------ RECORDED DATA ------

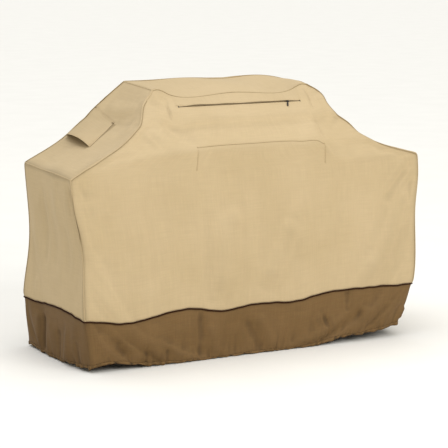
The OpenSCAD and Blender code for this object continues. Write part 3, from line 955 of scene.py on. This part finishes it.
# a closed cross-section carried along a path: section points are (across, out); groove per section point
def sweep(name, path, nrm, section, paint, closed=False, groove=None, parts=None):
    path, nrm = np.asarray(path, float), unit(np.asarray(nrm, float))
    if closed:
        along = unit(np.roll(path, -1, 0) - np.roll(path, 1, 0))
    else:
        along = unit(np.gradient(path, axis=0))
    across = unit(np.cross(along, nrm))
    nrm = np.cross(across, along)
    section = np.asarray(section, float)
    corners = path[:, None] + across[:, None] * section[:, :1][None] + nrm[:, None] * section[:, 1:][None]
    n, m = len(path), len(section)
    ids = np.arange(n * m).reshape(n, m)
    a, b = ids, np.roll(ids, -1, 0)
    if not closed:
        a, b = a[:-1], b[:-1]
    faces = np.stack([a, np.roll(a, -1, 1), np.roll(b, -1, 1), b], -1).reshape(-1, 4)
    flat = corners.reshape(-1, 3)
    middle = flat[faces].mean(1)
    area = np.cross(flat[faces[:, 2]] - flat[faces[:, 0]], flat[faces[:, 3]] - flat[faces[:, 1]])
    used = n if closed else n - 1
    axis = np.repeat(path[:used] + nrm[:used] * section[:, 1].mean(), m, axis=0)
    if ((middle - axis) * area).sum() < 0:
        faces = faces[:, ::-1]
    faces = [list(f) for f in faces]
    if not closed:
        ends = [list(ids[0]), list(ids[-1])]
        for end, way in zip(ends, (-along[0], along[-1])):
            turn = np.cross(flat[end[1]] - flat[end[0]], flat[end[2]] - flat[end[1]])
            faces.append(end if turn @ way > 0 else end[::-1])
    uv = np.stack([np.repeat(lengthAlong(path), m), np.tile(section[:, 0], n)], -1)
    dark = np.zeros(n * m) if groove is None else np.tile(groove, n)
    if parts is not None:
        parts.append((flat, faces, uv, dark))
        return None
    return makeMesh(name, flat, faces, mat[paint], uv, None, dict(relief=np.full(n * m, .5), groove=dark))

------

◆ REQUIREMENTS: Copy down the whole of the data above, matching it exactly.

◆ SOLUTION TO THE EXERCISE:
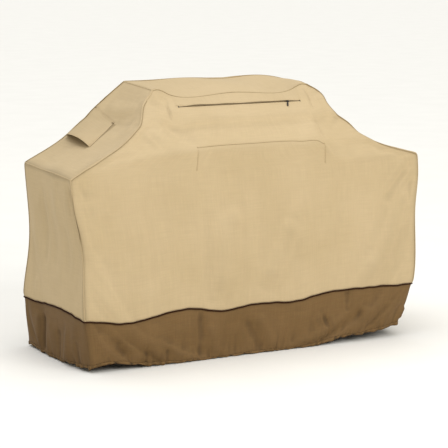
The OpenSCAD and Blender code for this object continues. Write part 3, from line 955 of scene.py on. This part finishes it.
# a closed cross-section carried along a path: section points are (across, out); groove per section point
def sweep(name, path, nrm, section, paint, closed=False, groove=None, parts=None):
    path, nrm = np.asarray(path, float), unit(np.asarray(nrm, float))
    if closed:
        along = unit(np.roll(path, -1, 0) - np.roll(path, 1, 0))
    else:
        along = unit(np.gradient(path, axis=0))
    across = unit(np.cross(along, nrm))
    nrm = np.cross(across, along)
    section = np.asarray(section, float)
    corners = path[:, None] + across[:, None] * section[:, :1][None] + nrm[:, None] * section[:, 1:][None]
    n, m = len(path), len(section)
    ids = np.arange(n * m).reshape(n, m)
    a, b = ids, np.roll(ids, -1, 0)
    if not closed:
        a, b = a[:-1], b[:-1]
    faces = np.stack([a, np.roll(a, -1, 1), np.roll(b, -1, 1), b], -1).reshape(-1, 4)
    flat = corners.reshape(-1, 3)
    middle = flat[faces].mean(1)
    area = np.cross(flat[faces[:, 2]] - flat[faces[:, 0]], flat[faces[:, 3]] - flat[faces[:, 1]])
    used = n if closed else n - 1
    axis = np.repeat(path[:used] + nrm[:used] * section[:, 1].mean(), m, axis=0)
    if ((middle - axis) * area).sum() < 0:
        faces = faces[:, ::-1]
    faces = [list(f) for f in faces]
    if not closed:
        ends = [list(ids[0]), list(ids[-1])]
        for end, way in zip(ends, (-along[0], along[-1])):
            turn = np.cross(flat[end[1]] - flat[end[0]], flat[end[2]] - flat[end[1]])
            faces.append(end if turn @ way > 0 else end[::-1])
    uv = np.stack([np.repeat(lengthAlong(path), m), np.tile(section[:, 0], n)], -1)
    dark = np.zeros(n * m) if groove is None else np.tile(groove, n)
    if parts is not None:
        parts.append((flat, faces, uv, dark))
        return None
    return makeMesh(name, flat, faces, mat[paint], uv, None, dict(relief=np.full(n * m, .5), groove=dark))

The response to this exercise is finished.